For many years, I worked as an acoustical consultant in Southern California. We had seasons in SoCal, but it took several years before I easily recognized the subtle differences between summer and fall or between winter and spring. Summer brought daytime temperatures in the 80′s while wintertime temperatures tended to range in the upper 60′s. But for the most part, the temperate climate meant that days would be warm, dry, and sunny and nights would be cooler, dry, and cloudless. My point: long term monitoring of outdoor noise levels and sound propagation was easy.
After ten years on the West Coast, I returned to the Midwest to work for Acoustics By Design, Inc., and found myself back in the midst of weather – real weather – blizzards, sticky summers, and thunderstorms. Most people know that weather can influence sound propagation, but by how much?
First of all, wind alters sound propagation by the mechanism of refraction; that is, wind bends sound waves. Wind nearer to the ground moves more slowly than wind at higher altitudes, due to surface characteristics such as hills, trees, and man-made structures that interfere with the wind. This wind gradient, with faster wind at higher elevation and slower wind at lower elevation causes sound waves to bend downward when they are traveling to a location downwind of the source and to bend upward when traveling toward a location upwind of the source. Waves bending downward means that a listener standing downwind of the source will hear louder noise levels than the listener standing upwind of the source. This phenomenon can significantly impact sound propagation over long distances and when wind speeds are high.
Another factor that can impact sound propagation over long distances is temperature gradients in the atmosphere. On a typical sunny afternoon, air is warmest near the ground and temperature decreases at higher altitudes. This temperature gradient causes sound waves to refract upward, away from the ground and results in lower noise levels being heard at the listener’s position. In the evening, this temperature gradient will reverse, resulting in cooler temperatures near the ground. This condition, often referred to is a temperature inversion will cause sound to bend downward toward the ground and results in louder noise levels at the listener position. Like wind gradients, temperature gradients can influence sound propagation over long distances and further complicate measurements.
However, for the majority of outdoor noise assessment projects that we encounter involving sources such as freeways, factories, emergency electrical power generators, and commercial cooling towers, the residences or other noise sensitive receptors are relatively close to the noise source, usually within several hundred feet. Over these short distances, wind direction has a small impact on sound propagation as long as wind velocities are reasonably slow, 10 mph or lower.
So what about changes in humidity? Let’s look at some numbers. At a temperature of 60 degrees Fahrenheit, a decrease in relative humidity from 80% to 20% would decrease the sound level at a listener standing a ½ mile from the noise source by 3 dB (at 1,000 Hz).
What about changes in temperature? If we fix the relative humidity at 80%, an increase in temperature from 60 degrees to 95 degrees would decrease the sound level at a listener standing a ½ mile from the noise source by 3 dB (at 1,000 Hz).

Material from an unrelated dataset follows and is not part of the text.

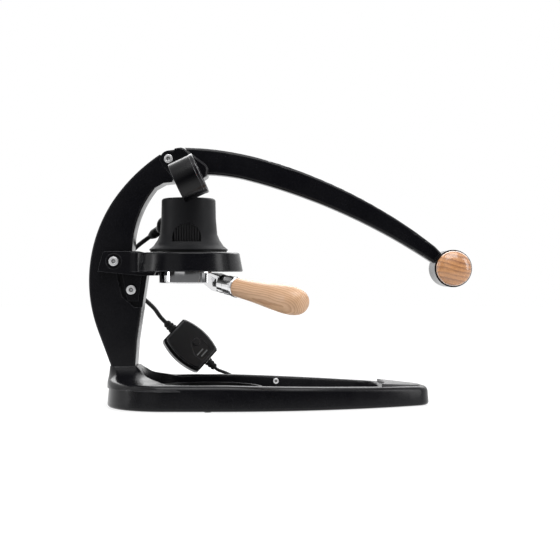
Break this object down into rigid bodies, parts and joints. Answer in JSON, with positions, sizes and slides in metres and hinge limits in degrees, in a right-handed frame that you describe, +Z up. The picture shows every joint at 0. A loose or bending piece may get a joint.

So a relative humidity decrease lowers the noise level at the receiver and a temperature decrease raises the noise level at the receiver. But how much is a 3 dB change? Let’s take a moment to place this change into perspective. Generally, a 3 dB increase or decrease in sound is just barely detectable to the human ear (and that’s under controlled laboratory conditions). In the real world, a change of less than 3 dB is undetectable by those listening. A 5 dB change is considered to be easily discernible and significant, and a 10 dB change is perceived as a doubling (or halving) of the sound.
What should be obvious is that for wind, humidity, and temperature to have a significant, audible impact, the sound receptors must be located a long distance away from the noise source. In most situations that we encounter, the residents are much closer to the noise source, and the affects of wind, humidity, and temperature are insignificant.
That said, there are other ways that the weather can alter a sound reading, even if the measurement location is only a few hundred feet from the noise source. Wind rustling leaves can change the measurements, unless it is winter time and the trees are bare. The sound of rain falling near a measurement microphone can generate noise unrelated to the source under study. In the winter, the porous nature of snow can act as an acoustical absorber and soak up a portion of the sound before it reaches the microphone.
When taking outdoor noise measurements, there are numerous conditions that come into play, and many of these factors can be missed by the untrained eye (or ear, as the case may be). In less than usual conditions, where the measurement of sound propagation over long distances is desired, the weather itself can pose a significant factor. But with the vast majority of the outdoor noise measurements we take at ABD, it is the conditions caused by the weather that can affect the study.